While the aforementioned motivators represent the more common reasons that people might seek volunteer opportunities, this list is by no means exclusive. Communicate with your fellow homeowners (at the next annual meeting or event, as soon as possible really) and seek to discover the hidden motivations of your homeowners and reap the rewards of their volunteering efforts.

*thanks to the Community Associations Institute, Editor Debra Lewin, "Volunteers: How Community Associations Thrive" for excerpts used in the body of this article

Tuesday, February 15, 2011

Painting the Town (Community Common Areas) Red

Here are four simple tips to heed when it comes time to paint the common areas in your Community:

(1) Don't let the contractor supply the paint. The Association is much better off supplying the paint for a variety of reasons -- (i) no delays while waiting for paint to arrive on the jobsite; (ii) better control over where and how the paint is applied (and whether all the paint earmarked for your community gets USED in your community - not always a given); (iii) ensure paint quality.

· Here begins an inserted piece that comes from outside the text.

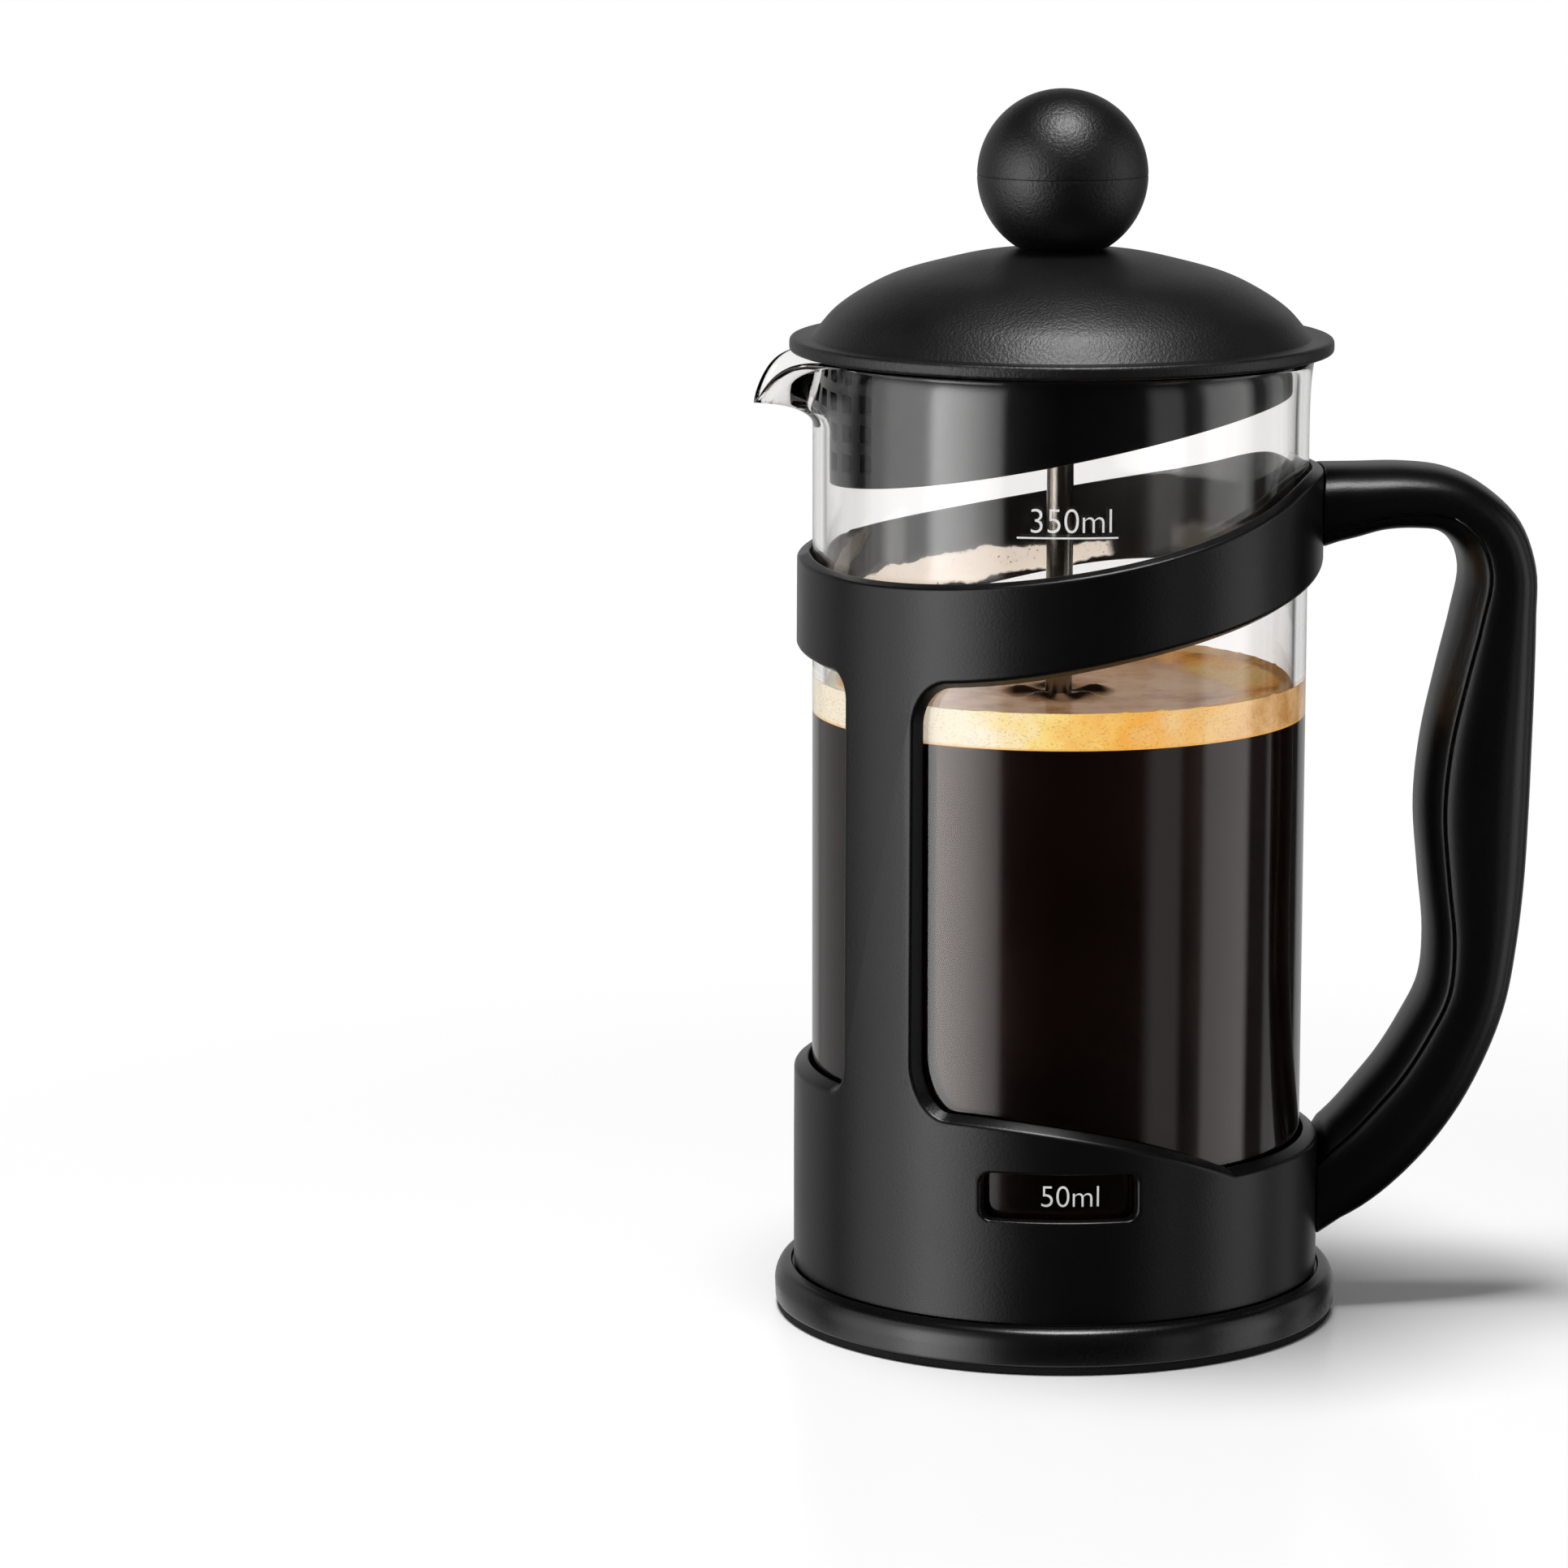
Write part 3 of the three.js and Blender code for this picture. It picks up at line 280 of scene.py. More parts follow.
class PressShape(PropertyGroup):
    """Sizes that can change without a change of the frame"""

    edge: FloatProperty(
        name="Edge rounding", description="Rounding of the holder's cut edges",
        default=0.00042, unit="LENGTH")
    seam: FloatProperty(
        name="Seam rounding", description="Rounding along the seams of handle and knob",
        default=0.00022, unit="LENGTH")
    coffee_level: FloatProperty(
        name="Coffee level", description="Height of the dark coffee over the table",
        default=0.0867, unit="LENGTH")
    foam_level: FloatProperty(
        name="Foam level", description="Height of the foam over the table",
        default=0.0912, unit="LENGTH")
    spring_curls: IntProperty(
        name="Spring curls", description="Number of curls of the edge spring",
        default=60, min=20, max=90)
    mark_height: FloatProperty(
        name="Mark height", description="Height of the digits of the volume marks",
        default=0.0033, unit="LENGTH")


COLOUR_SETTING = {"subtype": "COLOR", "size": 4, "min": 0, "max": 1}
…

(2) Don't agree to a "time and materials" approach to bidding the paint project. With a "time and materials" approach, costs can go spiraling out of control, leaving the Association with a bloated paint bill and a hole in its pocketbook. The bill will always be higher if you allow the contractor to charge for all hours spent on the job as well as every item procured. This method also fails to account for hidden costs and other potentially costly variables such as weather conditions or pre-paint preparation. Try securing a contractor via a fixed-price bid instead and avoid the money pit. A fixed-price bid also eliminates the need for heavy-handed monitoring of the contractor to ensure that the job is finished in a timely manner. With a fixed-price bid, the contractor is incentivized to finish in the shortest amount of time to maximize profit.

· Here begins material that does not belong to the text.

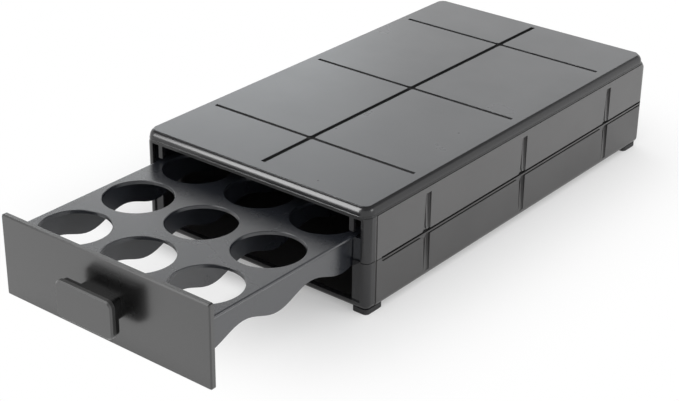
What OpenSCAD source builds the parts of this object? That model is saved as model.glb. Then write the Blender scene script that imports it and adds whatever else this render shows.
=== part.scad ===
// Countertop drawer for single-serve coffee pods: a two-part moulded case with a grooved cover,
// and a sliding tray whose deck hangs the pods in rows of holes.
// The cover's front edge is at y = 0 before everything is set on its origin by at_origin().

/* [Pods] */
// Diameter of each hole that a pod hangs in
hole_d = 46.6; // [42:0.1:50]
// Distance between neighbouring hole centres
hole_pitch = 55.2; // [54:0.1:62]
// Holes across the tray
hole_cols = 3; // [2:1:4]
// Holes from front to back
hole_rows = 6; // [3:1:8]
// Height from the case floor to the top of the deck
pod_room = 49; // [46:0.5:60]
// Chamfer round each hole's upper edge
hole_lead = 0.4; // [0.2:0.1:1]

/* [Tray] */
// Thickness of the deck
deck_t = 2.4; // [1.8:0.1:3.2]
// Deck outside the outer columns of the hole grid
deck_side = 1.2; // [0.8:0.1:4]
// First hole's centre to the deck's front edge
deck_front = 27.2; // [26:0.1:34]
// Last hole's centre to the deck's back edge
deck_back = 27.6; // [26:0.1:34]
// Deck lip that overhangs the outer walls and runs on the guides
deck_lip = 3.1; // [2.6:0.1:4]
// Thickness of the two outer walls
wall_t = 2.2; // [1.6:0.1:3]
// Thickness of the walls between the columns
divider_t = 2; // [1.4:0.1:3]
// Thickness of the tray's back wall
back_t = 2; // [1.4:0.1:3]
// Mean depth of the walls below the deck
wall_depth = 18.1; // [14:0.1:24]
// Rise and fall of the walls' wavy lower edge
wave_rise = 3.9; // [1:0.1:6]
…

(3) Don't bite off more than you can chew (don't paint too much at one time.) If the Association plans on painting several buildings in the Community, try limiting active painting to three buildings or less at any one time. Expanding the scope of the job may cause lapses between the time a building is cleaned/prepped for painting and the actual paint job (this could lead to a less effective paint job if the buildings get dirty again.) Also, limiting the scope of the project minimizes resident inconvenience and reduces the incidence of complaints from members.

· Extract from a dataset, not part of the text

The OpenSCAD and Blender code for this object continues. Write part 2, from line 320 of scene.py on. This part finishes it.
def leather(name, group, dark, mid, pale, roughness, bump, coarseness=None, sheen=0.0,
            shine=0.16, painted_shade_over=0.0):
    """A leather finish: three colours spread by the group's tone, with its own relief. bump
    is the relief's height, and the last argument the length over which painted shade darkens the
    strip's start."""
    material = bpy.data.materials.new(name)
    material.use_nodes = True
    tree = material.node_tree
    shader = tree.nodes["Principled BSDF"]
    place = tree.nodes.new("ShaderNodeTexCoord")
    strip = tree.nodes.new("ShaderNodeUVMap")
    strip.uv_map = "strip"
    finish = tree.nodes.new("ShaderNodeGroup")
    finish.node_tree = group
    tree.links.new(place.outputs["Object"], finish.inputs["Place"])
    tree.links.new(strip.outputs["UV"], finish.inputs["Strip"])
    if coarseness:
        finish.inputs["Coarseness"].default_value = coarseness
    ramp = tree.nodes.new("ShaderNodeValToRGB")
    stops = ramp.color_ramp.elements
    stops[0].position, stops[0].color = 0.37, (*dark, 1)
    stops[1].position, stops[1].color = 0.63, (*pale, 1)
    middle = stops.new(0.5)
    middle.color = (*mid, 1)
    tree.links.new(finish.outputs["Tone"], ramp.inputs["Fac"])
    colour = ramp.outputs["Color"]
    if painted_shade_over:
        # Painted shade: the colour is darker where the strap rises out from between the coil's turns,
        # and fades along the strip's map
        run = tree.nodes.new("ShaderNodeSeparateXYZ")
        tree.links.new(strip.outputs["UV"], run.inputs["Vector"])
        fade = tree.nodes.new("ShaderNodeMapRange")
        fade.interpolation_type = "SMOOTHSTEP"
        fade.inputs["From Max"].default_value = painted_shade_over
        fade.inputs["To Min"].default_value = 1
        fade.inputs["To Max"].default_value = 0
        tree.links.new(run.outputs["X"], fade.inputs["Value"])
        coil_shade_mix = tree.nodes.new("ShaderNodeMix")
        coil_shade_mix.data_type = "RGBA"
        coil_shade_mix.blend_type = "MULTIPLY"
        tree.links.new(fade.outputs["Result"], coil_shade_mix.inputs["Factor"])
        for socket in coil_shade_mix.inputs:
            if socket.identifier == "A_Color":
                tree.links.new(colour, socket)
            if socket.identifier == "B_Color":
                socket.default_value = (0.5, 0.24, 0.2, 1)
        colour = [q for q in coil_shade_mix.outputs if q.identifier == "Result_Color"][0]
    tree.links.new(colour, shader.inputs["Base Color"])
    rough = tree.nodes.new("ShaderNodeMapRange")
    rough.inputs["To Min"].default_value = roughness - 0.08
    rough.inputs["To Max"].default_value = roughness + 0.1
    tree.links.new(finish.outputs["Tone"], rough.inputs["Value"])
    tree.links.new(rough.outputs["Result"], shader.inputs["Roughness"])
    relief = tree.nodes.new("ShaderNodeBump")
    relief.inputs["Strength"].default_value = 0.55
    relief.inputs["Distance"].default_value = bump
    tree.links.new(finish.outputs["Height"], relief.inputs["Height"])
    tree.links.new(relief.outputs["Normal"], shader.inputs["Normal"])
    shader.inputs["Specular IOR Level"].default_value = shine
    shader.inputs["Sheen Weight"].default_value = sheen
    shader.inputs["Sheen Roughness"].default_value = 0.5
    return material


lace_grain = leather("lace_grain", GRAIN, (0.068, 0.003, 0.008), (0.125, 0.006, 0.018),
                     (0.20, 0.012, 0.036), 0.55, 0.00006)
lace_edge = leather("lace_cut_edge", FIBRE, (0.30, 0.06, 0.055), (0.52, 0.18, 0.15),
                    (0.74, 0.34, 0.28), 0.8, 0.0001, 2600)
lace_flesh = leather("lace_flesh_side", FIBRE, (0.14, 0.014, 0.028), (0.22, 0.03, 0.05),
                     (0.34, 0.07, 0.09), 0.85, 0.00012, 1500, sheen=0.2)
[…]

(4) Don't forget about waste disposal. Make sure that the Association and contractor agree upon who will be responsible for the cleanup and removal of waste generated throughout the painting project. Make sure that the contractor is well versed in the location of the Community's dumpsters and/or local laws regarding disposal that could get the Association in legal hot water if compliance is not observed.

*thanks to the Insider's Guide to Managing Community Associations for excerpts used in the compilation of this article

Wednesday, February 2, 2011

Is Your Association Wilting from High Utility Bills? Then AUDIT them!

It's mid-February in Houston and the thermometers here are already climbing towards their peaks of August. But enough waxing poetic about our weather woes here in the Bayou City, what I wanted to shed some light on during these overheated times is this: a Community Association needs to be wary of overcharging on their utility bills especially during times of high usage (like the summer months).

Utility companies routinely overcharge their clients, whether by accident, oversight, or policy. Utility bills and ratings can be complex. These bills are composed of meter readings, rate charges, usage adjustments, and other variable and hidden factors unknown to the client. Errors can be hard to detect on a utility bill, and thus, the opportunity for a Community Association (or any client) to recoup any of these charges diminishes over time. Sometimes there may not be anything wrong with the charges per se, but you're just paying a higher rate (even if you're qualified to pay at a lower one!)

So how can a Community Association locate and eliminate these utility billing errors? Hire a Utility Auditor ("Auditor") (or see if your Property Management Firm can perform audits as well.) Auditors can dissect your utility bills down to their base elements and review each item for correctness. Then the Auditor can "reconstruct" the bill and determine if the client is paying too much based on component-level billing, versus the all-in-one pricing that most of us see on the "amount owed" line each month.

But is there a downside to using an Auditor? Yes and No. You will have to PAY for this service in most cases. The standard fee for a utility auditor can approach or exceed 50% of prior overcharges collected on behalf of the client. Seems kind of steep right? Not really. Any monies recovered on the strength of that utility audit are a bonus of sorts for the client since the client didn't know that it was overpaying in the first place. Plus, the audit bestows future benefit upon the client because now all subsequent bills will issue at the correct rate, thus resulting in continued savings for the Community Association.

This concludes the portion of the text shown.